Mosaico
La giornata mondiale dei poveri e l’Esortazione Apostolica Dilexi te hanno guidato lo sguardo della coscienza mondiale su uno dei problemi più antichi: la mancanza di beni essenziali come acqua, cibo, una casa, un lavoro. Dovremmo ricordarci che questa mancanza non è dovuta solo alla disoccupazione, ma alla volontà di impadronirsi di altra terra, o alla guerra, che colpisce sempre i più poveri.
Una storia che viene da molto lontano e che alcuni scrittori hanno posto al centro della loro opera: basti pensare a Charles Dickens che affrontò il destino di bambini buttati per strada o messi a lavorare a 12 anni, e queste cose le conosceva bene, perché era toccato anche a lui. Quando leggiamo “Un canto di Natale”, o “Oliver Twist”, non dobbiamo pensare ad uno scrittore salottiero romanticamente assorto nella descrizione di bassifondi mai toccati: Dickens li toccò in pieno, lavorando lunghe ore in una fabbrica di lucido per scarpe ad un’età in cui avrebbe dovuto frequentare le scuole.
Ma se è per questo, anche altri hanno affrontato la miseria e la fame per scelta: è accaduto al Jack London di “Il popolo dell’abisso”, che ai primi del Novecento scese nell’East London a condividere affanni, lavoro, miseria con i poveri di un Paese che però a livello di grande politica industriale era tra i più avanzati. Con il sacrificio di quegli ultimi cui un altro profeta dell’umanizzazione del lavoro, John Ruskin, aveva dedicato nel 1863 “Fino all’ultimo”, testimonianza profetica di quanto il progresso economico e industriale faccia pagare con la miseria, la vergogna e spesso la morte il conto alle fasce più deboli della popolazione.
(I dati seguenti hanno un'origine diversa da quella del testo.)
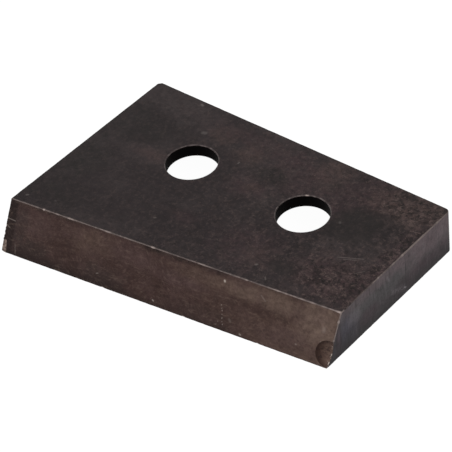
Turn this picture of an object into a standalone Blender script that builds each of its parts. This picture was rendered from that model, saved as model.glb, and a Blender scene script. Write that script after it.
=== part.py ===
"""Plunger blade: one piece of hardened steel plate, ground square at both ends, with a slanted
cutting edge, a front face that leans back from it, and two bolt holes over a recess that is
milled into the underside for the bolt heads."""

import bpy
import bmesh
from math import radians, tan
from mathutils import Matrix, Vector

# Plate: the cutting edge is the lower front edge, and the back edge is square to both ends
LENGTH = 0.118
LEFT_WIDTH = 0.080
RIGHT_WIDTH = 0.063
THICKNESS = 0.016
RELIEF_ANGLE = radians(28.0)

# Bolt holes, on a line parallel to the back edge and centred on the length
HOLE_DIAMETER = 0.017
HOLE_PITCH = 0.045
HOLE_TO_BACK = 0.0262
HOLE_EDGE_BREAK = 0.0005
HOLE_FACETS = 72

# Recess under the holes: the web is the metal that the bolt heads pull against
WEB = 0.0045
RECESS_REACH = 0.019
RECESS_CORNER = 0.008
RECESS_CORNER_STEPS = 8
RECESS_EDGE_BREAK = 0.0004

# Outer edges: sharp when new, now rubbed round, and most along the top of the right end
BROKEN_EDGE = 0.0004
RUBBED_EDGE = 0.0010
EDGE_STEPS = 3
CLIPPED_CORNER = 0.0011
ROUNDED_CORNER = 0.0010
ROUNDED_CORNER_STEPS = 4

# Dish ground into the lower right corner of the front face
DISH_RADIUS = 0.0098
DISH_DEPTH = 0.0009
DISH_FROM_END = 0.0009
DISH_HEIGHT = 0.0040
DISH_SEGMENTS = 72
DISH_RINGS = 40

# Knocks along the arrises of the front face, each a small bite with a round bottom
NICK_RADIUS = 0.0009
NICK_BITE = 0.00035
NICK_SEGMENTS = 12
NICK_RINGS = 8
LEFT_NICKS = 3
LEFT_NICK_START = 0.50
LEFT_NICK_STEP = 0.10
RIGHT_NICKS = (0.17, 0.50)
TOP_NICKS = (0.10, 0.14, 0.62)

# Corner broken off the left end of the cutting edge
CHIP_ALONG_EDGE = 0.0022
CHIP_ALONG_END = 0.0005
CHIP_UP = 0.0043

# How far a cutter runs past the face that it opens through, and what counts as one point
OVERSHOOT = 0.002
SAME_POINT = 0.00001

# Edges that turn by more than the first angle are broken; those over the second are shaded sharp
ARRIS_ANGLE = radians(30.0)
SHADING_ANGLE = radians(25.0)
ROUND_PROFILE = 0.5
FULL_TURN = radians(360.0)

# Colour of the dark heat scale on the steel
SCALE_COLOUR = (0.045, 0.036, 0.034, 1.0)
SCALE_ROUGHNESS = 0.55
SCALE_METALLIC = 0.6

# Places that follow from the sizes; the origin is under the middle of the plate's box
LEFT_END = -LENGTH / 2
RIGHT_END = LENGTH / 2
BACK_EDGE = LEFT_WIDTH / 2
HOLE_LINE = BACK_EDGE - HOLE_TO_BACK
FRONT_SLANT = (LEFT_WIDTH - RIGHT_WIDTH) / LENGTH
LEAN = tan(RELIEF_ANGLE)
SQUARE_TO_EDGE = Vector((FRONT_SLANT, -1.0, 0.0)).normalized()


def front_point(x, height):
    """Point of the leaning front face above the cutting edge at x, at a height above the base."""
    foot = BACK_EDGE - LEFT_WIDTH + FRONT_SLANT * (x - LEFT_END)
    set_back = LEAN * height / -SQUARE_TO_EDGE.y
    return Vector((x, foot + set_back, height))


FRONT_NORMAL = Vector((SQUARE_TO_EDGE.x, SQUARE_TO_EDGE.y, LEAN)).normalized()


def empty_scene():
    for item in list(bpy.data.objects):
        bpy.data.objects.remove(item, do_unlink=True)


def add_collection(name):
    group = bpy.data.collections.new(name)
    bpy.context.scene.collection.children.link(group)
    return group


def add_object(name, bm, group, place=None):
    """Turn a bmesh into an object of a collection, at the place given by a matrix."""
    mesh = bpy.data.meshes.new(name)
    bm.to_mesh(mesh)
    bm.free()
    item = bpy.data.objects.new(name, mesh)
    if place is not None:
        item.matrix_world = place
    group.objects.link(item)
    return item


def hide_cutter(item):
    item.hide_render = True
    item.display_type = "WIRE"
    return item


def cut_away(blade, cutter):
    """Subtract a cutter from the blade and leave the modifier live."""
    boolean = blade.modifiers.new("Cut " + cutter.name, "BOOLEAN")
    boolean.operation = "DIFFERENCE"
    boolean.solver = "EXACT"
    boolean.object = cutter


def steel_material():
    material = bpy.data.materials.new("scaled_steel")
    material.use_nodes = True
    shader = material.node_tree.nodes["Principled BSDF"]
    shader.inputs["Base Color"].default_value = SCALE_COLOUR
    shader.inputs["Roughness"].default_value = SCALE_ROUGHNESS
    shader.inputs["Metallic"].default_value = SCALE_METALLIC
    return material


def round_off(bm, edges, size, steps):
    """Round the edges in so many steps; one step makes a flat clip."""
    bmesh.ops.bevel(bm, geom=edges, offset=size, segments=steps, profile=ROUND_PROFILE, affect="EDGES")


def upright_edge(bm, x, y):
    """The vertical edge of the plate nearest to a place in plan."""
    uprights = [e for e in bm.edges if abs(e.verts[0].co.z - e.verts[1].co.z) > THICKNESS / 2]
    place = Vector((x, y))
    return min(uprights, key=lambda e: ((e.verts[0].co + e.verts[1].co).xy / 2 - place).length)


def is_rubbed(edge):
    """The top edge of the right end, which is worn rounder than the rest."""
    return all(v.co.x > RIGHT_END - BROKEN_EDGE and v.co.z > THICKNESS / 2 for v in edge.verts)


def make_plate(group):
    """Plate blank: a box cut by the leaning front plane, with its corners and edges broken."""
    bm = bmesh.new()
    bmesh.ops.create_cube(bm, size=1.0)
    bmesh.ops.scale(bm, vec=(LENGTH, LEFT_WIDTH, THICKNESS), verts=bm.verts)
    bmesh.ops.translate(bm, vec=(0.0, 0.0, THICKNESS / 2), verts=bm.verts)
    everything = bm.verts[:] + bm.edges[:] + bm.faces[:]
    cut = bmesh.ops.bisect_plane(
        bm, geom=everything, plane_co=front_point(LEFT_END, 0.0), plane_no=FRONT_NORMAL, clear_outer=True
    )
    rim = [part for part in cut["geom_cut"] if isinstance(part, bmesh.types.BMEdge)]
    bmesh.ops.contextual_create(bm, geom=rim)
    bmesh.ops.remove_doubles(bm, verts=bm.verts, dist=SAME_POINT)

    clipped = upright_edge(bm, LEFT_END, BACK_EDGE)
    round_off(bm, [clipped], CLIPPED_CORNER, 1)
    rounded = upright_edge(bm, RIGHT_END, BACK_EDGE)
    round_off(bm, [rounded], ROUNDED_CORNER, ROUNDED_CORNER_STEPS)
    bmesh.ops.recalc_face_normals(bm, faces=bm.faces)

    weights = bm.edges.layers.float.new("bevel_weight_edge")
    for edge in bm.edges:
        if edge.calc_face_angle() > ARRIS_ANGLE:
            edge[weights] = 1.0 if is_rubbed(edge) else BROKEN_EDGE / RUBBED_EDGE
    blade = add_object("blade", bm, group)

    broken = blade.modifiers.new("Broken edges", "BEVEL")
    broken.limit_method = "WEIGHT"
    broken.width = RUBBED_EDGE
    broken.segments = EDGE_STEPS
    broken.profile = ROUND_PROFILE
    broken.use_clamp_overlap = True
    return blade


def make_hole_cutter(name, x, group):
    """Turned cutter for one bolt hole, with a small flare at the top rim and at the lower lip."""
    radius = HOLE_DIAMETER / 2
    flare = radius + HOLE_EDGE_BREAK
    lip = THICKNESS - WEB
    profile = [
        (0.0, THICKNESS + OVERSHOOT),
        (flare, THICKNESS + OVERSHOOT),
        (flare, THICKNESS),
        (radius, THICKNESS - HOLE_EDGE_BREAK),
        (radius, lip + HOLE_EDGE_BREAK),
        (flare, lip),
        (flare, lip - OVERSHOOT),
        (0.0, lip - OVERSHOOT),
    ]
    bm = bmesh.new()
    points = [bm.verts.new((r, 0.0, z)) for r, z in profile]
    for first, second in zip(points, points[1:]):
        bm.edges.new((first, second))
    cutter = add_object(name, bm, group, Matrix.Translation((x, HOLE_LINE, 0.0)))
    turned = cutter.modifiers.new("Turned", "SCREW")
    turned.axis = "Z"
    turned.angle = FULL_TURN
    turned.steps = HOLE_FACETS
    turned.render_steps = HOLE_FACETS
    turned.use_merge_vertices = True
    turned.merge_threshold = SAME_POINT
    return hide_cutter(cutter)


def make_recess_cutter(group):
    """Milled pocket round both holes, with the corners that the cutter leaves."""
    depth = THICKNESS - WEB
    bm = bmesh.new()
    bmesh.ops.create_cube(bm, size=1.0)
    size = (HOLE_PITCH + 2 * RECESS_REACH, 2 * RECESS_REACH, depth + OVERSHOOT)
    bmesh.ops.scale(bm, vec=size, verts=bm.verts)
    bmesh.ops.translate(bm, vec=(0.0, HOLE_LINE, (depth - OVERSHOOT) / 2), verts=bm.verts)
    uprights = [e for e in bm.edges if abs(e.verts[0].co.z - e.verts[1].co.z) > depth / 2]
    round_off(bm, uprights, RECESS_CORNER, RECESS_CORNER_STEPS)
    floor = [e for e in bm.edges if all(v.co.z > depth - RECESS_EDGE_BREAK for v in e.verts)]
    round_off(bm, floor, RECESS_EDGE_BREAK, 1)
    return hide_cutter(add_object("recess_cutter", bm, group))


def ball(bm, centre, radius, segments, rings):
    made = bmesh.ops.create_uvsphere(bm, u_segments=segments, v_segments=rings, radius=radius)
    bmesh.ops.translate(bm, vec=centre, verts=made["verts"])


def make_dish_cutter(group):
    """Ball that grinds the shallow dish into the front face beside its right arris."""
    on_face = front_point(RIGHT_END - DISH_FROM_END, DISH_HEIGHT)
    bm = bmesh.new()
    ball(bm, on_face + FRONT_NORMAL * (DISH_RADIUS - DISH_DEPTH), DISH_RADIUS, DISH_SEGMENTS, DISH_RINGS)
    return hide_cutter(add_object("dish_cutter", bm, group))


def make_nick_cutter(group):
    """Balls that each bite a little way into an arris, one for every knock."""
    outward_left = (FRONT_NORMAL + Vector((-1.0, 0.0, 0.0))).normalized()
    outward_right = (FRONT_NORMAL + Vector((1.0, 0.0, 0.0))).normalized()
    outward_top = (FRONT_NORMAL + Vector((0.0, 0.0, 1.0))).normalized()
    arris_left = (front_point(LEFT_END, THICKNESS), front_point(LEFT_END, 0.0), outward_left)
    arris_right = (front_point(RIGHT_END, THICKNESS), front_point(RIGHT_END, 0.0), outward_right)
    arris_top = (front_point(LEFT_END, THICKNESS), front_point(RIGHT_END, THICKNESS), outward_top)
    left_shares = [LEFT_NICK_START + LEFT_NICK_STEP * count for count in range(LEFT_NICKS)]

    bm = bmesh.new()
    for (start, end, outward), shares in (
        (arris_left, left_shares),
        (arris_right, RIGHT_NICKS),
        (arris_top, TOP_NICKS),
    ):
        for share in shares:
            centre = start.lerp(end, share) + outward * (NICK_RADIUS - NICK_BITE)
            ball(bm, centre, NICK_RADIUS, NICK_SEGMENTS, NICK_RINGS)
    return hide_cutter(add_object("nick_cutter", bm, group))


def make_chip_cutter(group):
    """Block whose sloping face takes the corner off the left end of the cutting edge."""
    corner = front_point(LEFT_END, 0.0)
    along_edge = (front_point(RIGHT_END, 0.0) - corner).normalized() * CHIP_ALONG_EDGE
    along_end = Vector((0.0, CHIP_ALONG_END, 0.0))
    arris = (front_point(LEFT_END, THICKNESS) - corner).normalized() * CHIP_UP
    face_normal = (along_edge - arris).cross(along_end - arris)
    if face_normal.dot(arris) < 0:
        face_normal.negate()
    face_normal.normalize()
    broken_face = corner + (along_edge + along_end + arris) / 3
    side = 2 * CHIP_UP

    bm = bmesh.new()
    bmesh.ops.create_cube(bm, size=side)
    turn = Vector((0.0, 0.0, 1.0)).rotation_difference(face_normal).to_matrix().to_4x4()
    place = Matrix.Translation(broken_face - face_normal * side / 2) @ turn
    return hide_cutter(add_object("chip_cutter", bm, group, place))


def main():
    empty_scene()
    parts = add_collection("plunger_blade")
    cutters = add_collection("cutters")

    blade = make_plate(parts)
    cut_away(blade, make_recess_cutter(cutters))
    for name, side in (("left", -1), ("right", 1)):
        cut_away(blade, make_hole_cutter(name + "_hole_cutter", side * HOLE_PITCH / 2, cutters))
    cut_away(blade, make_dish_cutter(cutters))
    cut_away(blade, make_nick_cutter(cutters))
    cut_away(blade, make_chip_cutter(cutters))

    blade.data.materials.append(steel_material())
    blade.data.shade_smooth()
    blade.data.set_sharp_from_angle(angle=SHADING_ANGLE)


main()
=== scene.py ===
from math import exp, radians, tan

import bmesh
import bpy
from mathutils import Matrix, Vector, noise
from mathutils.geometry import intersect_point_line


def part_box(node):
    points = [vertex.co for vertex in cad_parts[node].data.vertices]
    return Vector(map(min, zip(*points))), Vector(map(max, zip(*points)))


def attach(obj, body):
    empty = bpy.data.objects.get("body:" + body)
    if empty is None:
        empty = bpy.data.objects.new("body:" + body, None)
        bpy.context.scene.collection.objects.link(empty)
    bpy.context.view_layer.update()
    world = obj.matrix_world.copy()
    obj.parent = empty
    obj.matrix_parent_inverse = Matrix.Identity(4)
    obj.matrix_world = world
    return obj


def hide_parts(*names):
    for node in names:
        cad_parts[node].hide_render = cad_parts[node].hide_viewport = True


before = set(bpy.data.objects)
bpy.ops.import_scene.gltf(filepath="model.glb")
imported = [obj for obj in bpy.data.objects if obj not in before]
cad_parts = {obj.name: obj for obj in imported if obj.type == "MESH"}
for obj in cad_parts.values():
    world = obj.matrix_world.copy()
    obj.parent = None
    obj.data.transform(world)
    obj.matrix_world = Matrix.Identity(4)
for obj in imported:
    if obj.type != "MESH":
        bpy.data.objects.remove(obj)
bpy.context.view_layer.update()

# Camera
# The photograph looks down on the blade from the front right, from well back with a long lens,
# and the camera is held a little askew.
MM = 0.001
EYE = Vector((342.9, -344.5, 430.2)) * MM
EYE_TURN = (radians(48.911), radians(5.467), radians(39.891))
LENS_MM = 165.2

camera_data = bpy.data.cameras.new("photo_camera")
camera_data.lens = LENS_MM
camera = bpy.data.objects.new("photo_camera", camera_data)
camera.location = EYE
camera.rotation_euler = EYE_TURN
bpy.context.scene.collection.objects.link(camera)
bpy.context.scene.camera = camera

# Plate
# The blade starts as a flat bar of tool steel, sawn square at both ends and hardened, so its top
# and bottom are dark with mill scale and heat stains. The two back corners are eased.
WIDE_END = 80 * MM
NARROW_END = 63 * MM
CLIPPED_CORNER = 1.1 * MM
ROUNDED_CORNER = 1.6 * MM
ROUNDING_STEPS = 7

plate_low, plate_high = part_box("blade")
left_end, right_end = plate_low.x, plate_high.x
back_edge = plate_high.y
thickness = plate_high.z - plate_low.z
# The finishes are laid out in millimetres
right_end_mm = right_end / MM
top_mm = thickness / MM


def select_only(item):
    """Leave one object selected and active, in object mode."""
    bpy.ops.object.select_all(action="DESELECT")
    item.select_set(True)
    bpy.context.view_layer.objects.active = item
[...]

Ciò che aveva compiuto Victor Hugo nel suo “I miserabili”, e siamo sempre poco dopo la metà Ottocento, o, il secolo dopo, il Pasolini di “Ragazzi di vita”, che narrava la complessità del mondo di borgata: non tanto il mendicante che chiede l’obolo per strada, ma ragazzetti alla ricerca dell’occasione facile, e quando il rischio è la fame, non badano alle regole. In “L’Ammazzatoio” di Zola questa desolata realtà viene descritta implacabilmente, senza troppi giri di parole, perché lo sfruttamento vuol dire non solo povertà, ma anche malattia, alcolismo, disperazione.
Altre esperienze fuori dalla norma ci spingono in una direzione apparentemente opposta, quella della scelta della povertà come scopo della propria vita. Si prenda “Walden o la vita dei boschi”, di Henry David Thoreau, dove si assiste alla scelta di andarsene dalla sazia folla per costruirsi una capanna di legno presso un lago e di vivere esclusivamente a contatto con la natura. E come non ricordare le pagine terminali dell’ultimo romanzo di Pirandello, “Uno, nessuno e centomila” in cui un uomo ricco, possessore di una banca, decide di dar vita tutto e di far costruire con i suoi soldi un ospizio di mendicità: il primo ad essere accolto sarà proprio lui, divenuto povero e ritenuto folle, beandosi del contatto con la natura e con la bellezza del creato.
Il che ci fa andare, e qui vediamo quanto poco valgono le etichette poste su autori e opere, dal laicissimo Pirandello al capolavoro assoluto che ha segnato per sempre la cultura, la religione e la vita stessa degli uomini, credenti e anche no: il Cantico di frate Sole, di cui stiamo celebrando l’ottavo centenario, scritto per essere cantato da un uomo non di elevata cultura, che anzi vedeva l’esibizione di quella cultura come il male, destinato a rimanere per sempre nelle vette di quella letteratura che prima di lui, e pure dopo, se è per questo, era forma, ricerca della fama, della gloria mondana.